The second property @ $350,000

Purchasing

10% deposit

$35,000

Buying costs (5% of purchase price)

$17,500

Holding costs

$14,000

Reno costs

$35,000

Total cash required

$101,500

 

Selling

Selling price

$465,000

Selling costs (4% of selling price)

-$14,000

Mortgage repayments

-$315,000

Total cash at end of deal

$136,000

  

Summary

Total cash at the end of deal

$136,000

Total costs

$101,500

Profit

$34,500

 How it will work

 This entire strategy hinges on the couple possessing certain personal attributes. They have to have the capacity to grow and be willing to invest a lot of energy into their investment strategy. This means reading newspapers, reading property books, magazines and generally being aware of what’s going on in the property world around them. This won’t suit people who are looking to do this part-time.

 Although novices in the beginning, the couple would also need the ability to correctly anticipate the resale values. If they get this wrong, it is entirely possible to make a loss.

 Just as important would be the ability to manage reno budgets properly, so it does take a certain perspective and passion to want to make this sort of aggressive approach to wealth creation work. But it is possible and very fulfilling.

 Projections

 Forecasting between now and nine and a half years, I anticipate history to continue. Prices will double in roughly seven to 10 years. Given the global financial turmoil we’re facing now, I suspect that the growth will occur later in the next five to seven years and then plateau from there into the eighth and tenth years. 

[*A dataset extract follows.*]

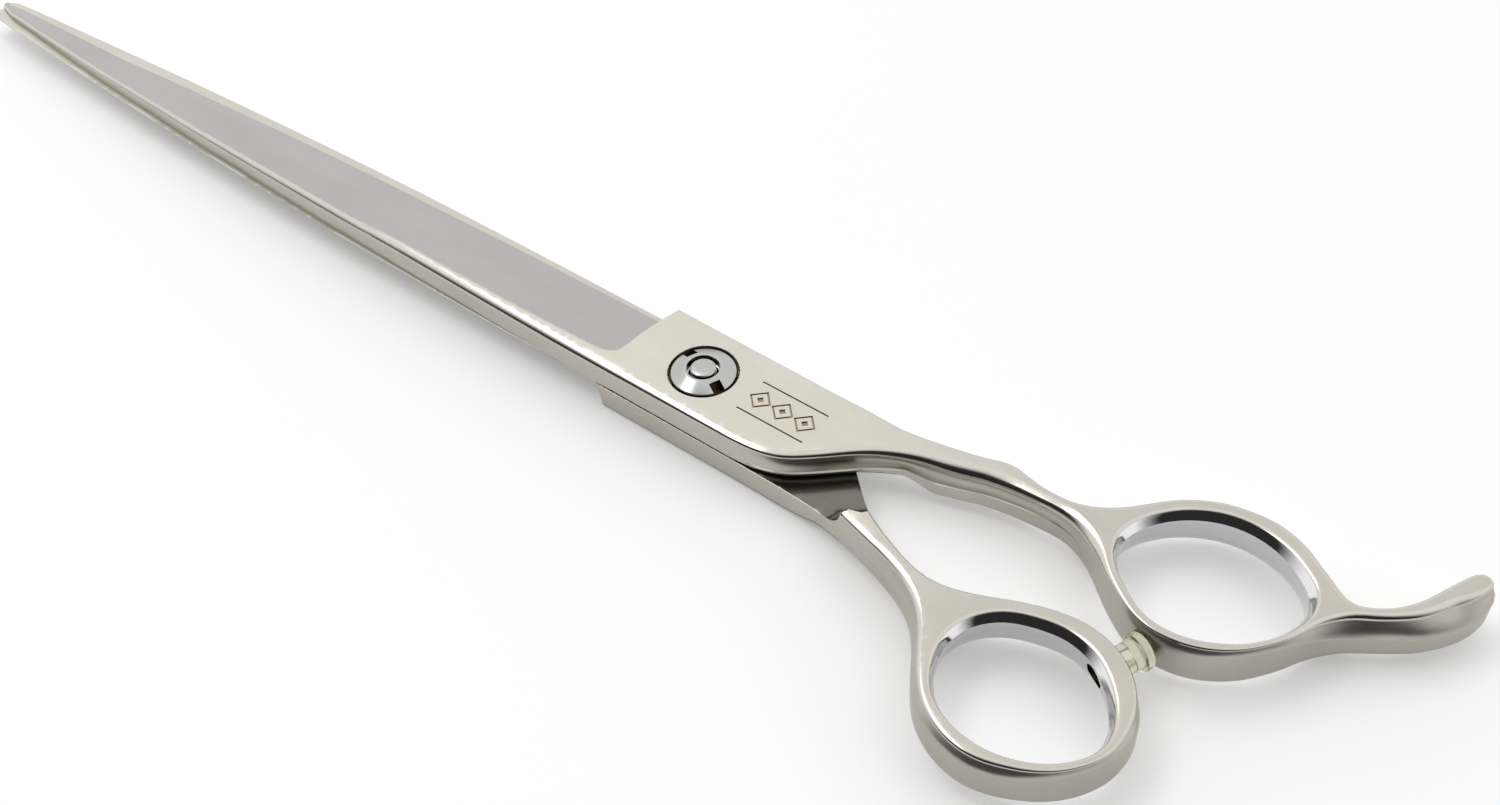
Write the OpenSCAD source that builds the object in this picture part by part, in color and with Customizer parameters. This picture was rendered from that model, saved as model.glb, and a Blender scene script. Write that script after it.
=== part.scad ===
// Long barber shears: two forged blades on a screw pivot with a key-adjusted
// tension nut. Origin on the pivot axis, on the resting plane (underside of the
// lower block). +X runs to the handles, +Y to the finger ring, +Z up. Millimetres.

/* [Blades] */
// Length of the blades, pivot to tip
blade_len = 155; // [130:1:160]
// Thickness of each blade blank at the block
blank_t = 3.8; // [3.4:0.1:4.4]
// Thickness of each blade at its tip
tip_t = 1.1; // [0.8:0.1:1.6]
// Half width of the block
block_hw = 7.3; // [7:0.1:7.6]

/* [Handles] */
// Height of the rings and shanks
ring_h = 5.8; // [5:0.1:6.2]
// Size of the finger ring's hole, 1 = 23 x 20 mm
finger_hole = 1; // [0.92:0.01:1.03]
// Size of the thumb ring's hole, 1 = 22 x 19 mm
thumb_hole = 1; // [0.92:0.01:1.03]

/* [Pivot] */
// Diameter of the screw journal
journal_d = 5; // [4.6:0.1:5.2]
// Diameter of the tension nut
nut_d = 9.2; // [8.8:0.1:9.4]
// Height of the nut cone above the block
nut_rise = 0.95; // [0.5:0.05:1.2]
// Radial clearance of the running fits
run_fit = 0.03; // [0.02:0.01:0.08]
// Number of clicks per turn
clicks = 12; // [6:1:18]

/* [Bumper] */
// Diameter of the bumper body
bumper_d = 3.8; // [3:0.1:4]
// Diameter of the bumper collar
collar_d = 4.7; // [4:0.1:5]

/* [Hidden] */
$fn = 72;
big = 400;
ride_gap = 0.01;
ride_up = blank_t + ride_gap;
ride_down = blank_t - ride_gap;
block_top = 2*blank_t;
ring_z = block_top - ring_h;
upper_step = -10.8;
lower_step = -12.6;

// Pivot stack, heights above the resting plane
head_h = 1.3;
key_top = ride_down - 0.48;
pocket_z = block_top - 2;
thrust_h = 0.35;
spring_h = 0.4;
click_h = 0.45;
nut_z = pocket_z + thrust_h + spring_h + click_h;
nut_rim = block_top - 0.15;
nut_top = block_top + nut_rise;
thread_d = 4;
boss_d = 3.5;
slot_angle = 158;

// Bumper axis, from the thumb ring towards the finger ring
bumper_c = [64.3, -6.9];
bumper_yaw = 68;
bumper_z = 4.4;
bumper_len = 4.55;
bumper_seat = 0.5;

steel = [0.77, 0.75, 0.71];
chrome = [0.85, 0.85, 0.87];
brass = [0.80, 0.64, 0.34];
nylon = [0.92, 0.92, 0.88];
amber = [0.93, 0.91, 0.80];

// A smooth curve through a list of points: Catmull-Rom, seg pieces per span
function spline(a, b, c, d, t) =
    0.5*(2*b + (c - a)*t + (2*a - 5*b + 4*c - d)*t*t + (3*b - a - 3*c + d)*t*t*t);
function closed_curve(p, seg) =
    let (n = len(p))
    [for (i = [0:n - 1], k = [0:seg - 1])
        spline(p[(i + n - 1) % n], p[i], p[(i + 1) % n], p[(i + 2) % n], k/seg)];
function open_curve(p, seg) =
    let (n = len(p))
    [for (i = [0:n - 2], k = [0:(i == n - 2 ? seg : seg - 1)])
        spline(p[max(i - 1, 0)], p[i], p[i + 1], p[min(i + 2, n - 1)], k/seg)];
function scaled(p, c, k) = [for (q = p) c + k*(q - c)];
function backwards(p) = [for (i = [len(p) - 1:-1:0]) p[i]];

// Blade edges as [part of the blade length, y], from block to tip
edge_side = [[0.05, 7.1], [0.24, 7.15], [0.4, 6.9], [0.56, 6.1], [0.72, 5], [0.87, 3.6],
             [0.965, 2.7]];
spine_side = [[0.05, -7.3], [0.2, -7], [0.34, -6.6], [0.48, -5.9], [0.62, -5], [0.8, -3.4],
              [0.97, -1.2]];
function along(p) = [for (q = p) [-q[0]*blade_len, q[1]]];
edge_line = along(edge_side);
tip_arc = [[-0.992*blade_len, 2.3], [-blade_len, 1.4], [-0.997*blade_len, -0.1]];

module blade_plan() {
    polygon(concat([[0, 7]], edge_line, tip_arc, backwards(along(spine_side)),
                   [[0, -block_hw]]));
}

// Everything above a plane through p that rises gx per mm in x and gy per mm in y
module above_plane(p, gx, gy) {
    translate(p) rotate([atan(gy), -atan(gx), 0])
        translate([-big/2, -big/2, 0]) cube([big, big, 50]);
}

// Sharp bevel along the cutting edge: one slanted cut for each straight stretch
module edge_bevel() {
    for (i = [0:len(edge_line) - 2]) {
        a = edge_line[i];
        d = edge_line[i + 1] - a;
        translate([a[0], a[1], ride_up + 0.12]) rotate([0, 0, atan2(d[1], d[0])])
            rotate([35, 0, 0]) translate([-big/2, -big/2, 0]) cube([big, big, 30]);
    }
}

// One blade, ground on its outer face, in the upper position
module ground_blade(step_x) {
    difference() {
        translate([0, 0, ride_up]) linear_extrude(blank_t - ride_gap) blade_plan();
        translate([step_x + 2, -big/2, 0]) cube([big, big, 20]);
        above_plane([-60, 0, block_top], (blank_t - tip_t)/(blade_len - 60), 0);
        above_plane([-14, 7.1, ride_up + 0.35], 0.004, -0.273);
        edge_bevel();
    }
}

// Lower blade: the upper one turned over, so its edge lies under the upper spine
module turned_blade() {
    translate([0, 0, block_top]) mirror([0, 0, 1]) mirror([0, 1, 0])
        ground_blade(lower_step);
}

// Block and start of the shank, seen from above
finger_root = concat(
    [[upper_step, -block_hw]],
    open_curve([[10, -block_hw], [14, -6.9], [17.4, -5.7], [20.8, -3], [24.6, 0.4],
                [28.6, 2.9], [33, 4.9], [37, 5.9]], 3),
    [[36, 9.4], [31, 7.8], [26, 7], [17, 6.85], [upper_step + 0.6, 7.15]]);
thumb_root = concat(
    [[lower_step, -block_hw], [10, -block_hw]],
    [[18, -7.4], [24, -7.7], [28.3, -8.8], [31, -9.7], [31, -5.4]],
    open_curve([[29, -4.2], [26.4, -1.8], [22.8, 1.5], [19, 4.4], [15.4, 6.4], [12, 7.1]], 3),
    [[lower_step, 7.15]]);

// Shank, ring and tang outlines
finger_handle = [
    [31.5, 8], [35, 8.8], [38, 10], [40.6, 10.6], [42.8, 10.2], [46, 9.6], [49.6, 9.8],
    [53, 11.6], [56.2, 14.8], [60, 18.3], [64.4, 20.7], [69.5, 21.6], [74.5, 20.4],
    [79, 17.4], [82.4, 15.2], [85.6, 16.4], [88.2, 19.6], [90.2, 24], [91.8, 27.2],
    [93.6, 27.5], [94.7, 25.6], [93.8, 21.4], [90.8, 17], [87.2, 14.1], [83.6, 11.5],
    [81.1, 8.6], [79, 5.2], [75.8, 1.2], [71.8, -1.6], [67.6, -2.5], [63.6, -1.7],
    [59.8, 0.7], [56.4, 3.4], [53.2, 5.7], [50, 6.9], [46, 7], [41, 6.6], [36.5, 5.6],
    [33, 4.2]];
finger_opening = [
    [56, 8.6], [57.2, 12.4], [60.4, 16.1], [64.8, 18.5], [69.6, 19], [74.2, 17.7],
    [77.9, 14.8], [79.2, 10.8], [77.8, 6.1], [74.4, 1.8], [69.6, -0.6], [64.7, -0.6],
    [60.4, 1.9], [57.2, 5]];
thumb_handle = [
    [29, -4.5], [32.2, -6], [35.4, -7.6], [38.6, -9.1], [41.6, -9.9], [44.6, -9.8],
    [48.2, -8.7], [52.6, -6.8], [57, -5.4], [61.4, -5.2], [65.6, -6.6], [69, -9.4],
    [71.2, -13.2], [71.5, -17.4], [69.9, -21.4], [67, -24.8], [63, -27.4], [58.6, -28.5],
    [54.2, -27.7], [50.2, -25.3], [47.4, -21.8], [45, -18], [42.6, -15], [39.6, -12.9],
    [36, -11.4], [32, -10.1], [28.2, -8.9], [28.2, -7]];
thumb_opening = [
    [47.6, -16], [48.5, -12.3], [51.3, -9.2], [55.2, -7.5], [59.4, -6.9], [63.5, -8],
    [67.1, -11], [69.4, -14.9], [69.6, -18.8], [67.6, -22.3], [64.3, -24.8], [60, -26.1],
    [55.6, -25.8], [51.6, -23.9], [48.9, -20.4]];

module slab(z, h, p) {
    translate([0, 0, z]) linear_extrude(h) polygon(p);
}

module handle(outline, opening) {
    difference() {
        slab(ring_z, ring_h, closed_curve(outline, 4));
        slab(ring_z - 1, ring_h + 2, closed_curve(opening, 5));
    }
}

module ornament() {
    // two rules and a row of three lozenges, cut 0.15 deep
    depth = 0.15;
    translate([12.6, 0.3, block_top - depth]) linear_extrude(1) {
        for (s = [-1, 1]) translate([0, 2.75*s]) square([10.4, 0.22], center = true);
        for (i = [-1:1]) translate([3*i, 0]) difference() {
            rotate(45) square(2.2, center = true);
            rotate(45) square(1.75, center = true);
        }
        for (i = [-1:1]) translate([3*i, 0]) rotate(45) square(0.7, center = true);
    }
}

module finger_solid() {
    ground_blade(upper_step);
    slab(ride_up, blank_t - ride_gap, finger_root);
    handle(finger_handle, scaled(finger_opening, [67.6, 9.1], finger_hole));
}

module finger_blade() {
    color(steel) difference() {
        finger_solid();
        translate([0, 0, pocket_z]) cylinder(d = nut_d + 0.3, h = 10);
        translate([0, 0, ride_up - 1]) cylinder(d = journal_d + 1.6 + 2*run_fit, h = 10);
        ornament();
    }
}

module thumb_solid() {
    turned_blade();
    slab(0, ride_down, thumb_root);
    handle(thumb_handle, scaled(thumb_opening, [58.5, -16.5], thumb_hole));
}

// Round bar with two flats
module double_d(d, across, h) {
    intersection() {
        cylinder(d = d, h = h);
        translate([-d, -across/2, 0]) cube([2*d, across, h]);
    }
}

module bumper_frame() {
    translate([bumper_c[0], bumper_c[1], bumper_z]) rotate([0, 0, bumper_yaw])
        rotate([0, 90, 0]) children();
}

module thumb_blade() {
    color(steel) difference() {
        thumb_solid();
        translate([0, 0, -1]) cylinder(d = 9 + 2*run_fit, h = 1 + head_h + 0.02);
        translate([0, 0, -1]) double_d(5.6 + 2*run_fit, 4.6 + 2*run_fit, 10);
        translate([0, 0, ride_down - 0.5]) cylinder(d = 9.4, h = 2);
        bumper_frame() {
            translate([0, 0, -6]) cylinder(d = 1.7, h = 8);
            translate([0, 0, bumper_seat]) cylinder(d = bumper_d + 0.4, h = 2);
        }
    }
}

module pivot_screw() {
    color(chrome) rotate_extrude() polygon([
        [0, 0], [4.3, 0], [4.5, 0.2], [4.5, head_h], [2.3, head_h], [2.3, key_top],
        [journal_d/2, key_top], [journal_d/2, pocket_z + thrust_h],
        [thread_d/2, pocket_z + thrust_h], [thread_d/2, block_top - 0.1],
        [boss_d/2, block_top + 0.1], [boss_d/2, nut_top - 0.35], [0, nut_top]]);
    color(chrome) translate([0, 0, head_h - 0.1]) double_d(5.6, 4.6, key_top - head_h + 0.1);
}

module pivot_bush() {
    color(brass) translate([0, 0, ride_up + 0.04]) difference() {
        cylinder(d = journal_d + 1.6, h = pocket_z - ride_up - 0.06);
        translate([0, 0, -1]) cylinder(d = journal_d + 2*run_fit, h = 10);
    }
}

module slide_washer() {
    color(nylon) translate([0, 0, ride_down - 0.48]) difference() {
        cylinder(d = 9.2, h = 0.48);
        translate([0, 0, -1]) cylinder(d = 5.8, h = 3);
    }
}

module thrust_washer() {
    color(steel) translate([0, 0, pocket_z]) difference() {
        cylinder(d = nut_d + 0.2, h = thrust_h - 0.02);
        translate([0, 0, -1]) cylinder(d = journal_d + 2*run_fit, h = 3);
    }
}

module spring_washer() {
    low = pocket_z + thrust_h;
    color(chrome) rotate_extrude() polygon([
        [2.1, low + 0.16], [4.3, low], [4.3, low + 0.2], [2.1, low + 0.36]]);
}

module click_ring() {
    z = nut_z - click_h;
    color(brass) translate([0, 0, z]) difference() {
        cylinder(d = nut_d - 0.2, h = click_h - 0.04);
        translate([0, 0, -1]) cylinder(d = thread_d + 2*run_fit, h = 3);
        for (i = [0:clicks - 1]) rotate([0, 0, 360*i/clicks])
            translate([3.7, 0, click_h - 0.04]) rotate([0, 90, 0])
                cylinder(r = 0.2, h = 2, $fn = 24);
    }
}

module tension_nut() {
    color(chrome) difference() {
        rotate_extrude() polygon([
            [thread_d/2 + run_fit, nut_z], [nut_d/2, nut_z], [nut_d/2, nut_rim],
            [2.5, nut_top], [2.15, nut_top], [2.15, block_top - 0.35],
            [thread_d/2 + run_fit, block_top - 0.4]]);
        for (s = [0, 180]) rotate([0, 0, slot_angle + s])
            translate([2.9, -0.8, nut_z - 1]) cube([4, 1.6, 5]);
    }
}

module bumper() {
    color(amber) bumper_frame() difference() {
        rotate_extrude() polygon([
            [0, bumper_seat + 0.02], [bumper_d/2, bumper_seat + 0.02],
            [bumper_d/2, bumper_len - 1.1],
            [collar_d/2, bumper_len - 1.1], [collar_d/2, bumper_len - 0.3],
            [collar_d/2 - 0.3, bumper_len], [0, bumper_len]]);
        translate([0, 0, -1]) cylinder(d = 1.6, h = 3.5);
    }
}

module bumper_stud() {
    color(chrome) bumper_frame() translate([0, 0, -0.9]) cylinder(d = 1.56, h = 3.4);
}

finger_blade();
thumb_blade();
pivot_screw();
pivot_bush();
slide_washer();
thrust_washer();
spring_washer();
click_ring();
tension_nut();
bumper();
bumper_stud();
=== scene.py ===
"""Long barber shears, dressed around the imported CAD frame.

Plan outlines, hole positions and the pivot stack are taken from the CAD nodes.
Sculpted sizes are in millimetres, in the CAD frame: the pivot axis is Z, +X runs
to the handles, +Y to the finger ring and the shears lie on z = 0.
"""

import math

import bmesh
import bpy
import numpy as np
from mathutils import Matrix, Vector
from mathutils.geometry import delaunay_2d_cdt


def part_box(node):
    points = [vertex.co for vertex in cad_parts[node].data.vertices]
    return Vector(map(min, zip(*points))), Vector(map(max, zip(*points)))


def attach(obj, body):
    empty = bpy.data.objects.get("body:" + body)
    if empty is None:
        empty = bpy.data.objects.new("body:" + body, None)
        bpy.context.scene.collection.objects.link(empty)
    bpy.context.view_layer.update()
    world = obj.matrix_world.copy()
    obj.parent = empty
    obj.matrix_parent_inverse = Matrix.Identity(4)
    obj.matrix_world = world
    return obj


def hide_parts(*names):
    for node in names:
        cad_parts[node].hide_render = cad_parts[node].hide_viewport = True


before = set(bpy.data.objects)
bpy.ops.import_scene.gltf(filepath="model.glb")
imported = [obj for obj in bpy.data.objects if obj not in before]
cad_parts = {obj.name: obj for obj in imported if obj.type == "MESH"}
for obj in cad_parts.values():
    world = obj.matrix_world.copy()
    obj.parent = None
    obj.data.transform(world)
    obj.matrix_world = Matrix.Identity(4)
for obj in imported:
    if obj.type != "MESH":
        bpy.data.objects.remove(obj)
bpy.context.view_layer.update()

MM = 0.001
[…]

Will this affect the buy-add value-sell strategy? Not really. While they are adding value, they are in a growing market. They may not have the volume of properties that the traditional buy and hold approach accumulates, and they may be required to be more hands on, but the skills they develop will never leave them. They will see wealth no matter what the state of the market might be. 

Fast forward to nine and a half years, I think the next step for this couple would be to purchase a mixture of commercial properties in high demand areas with 6-7% yields and lower demand areas with 10-12% yields.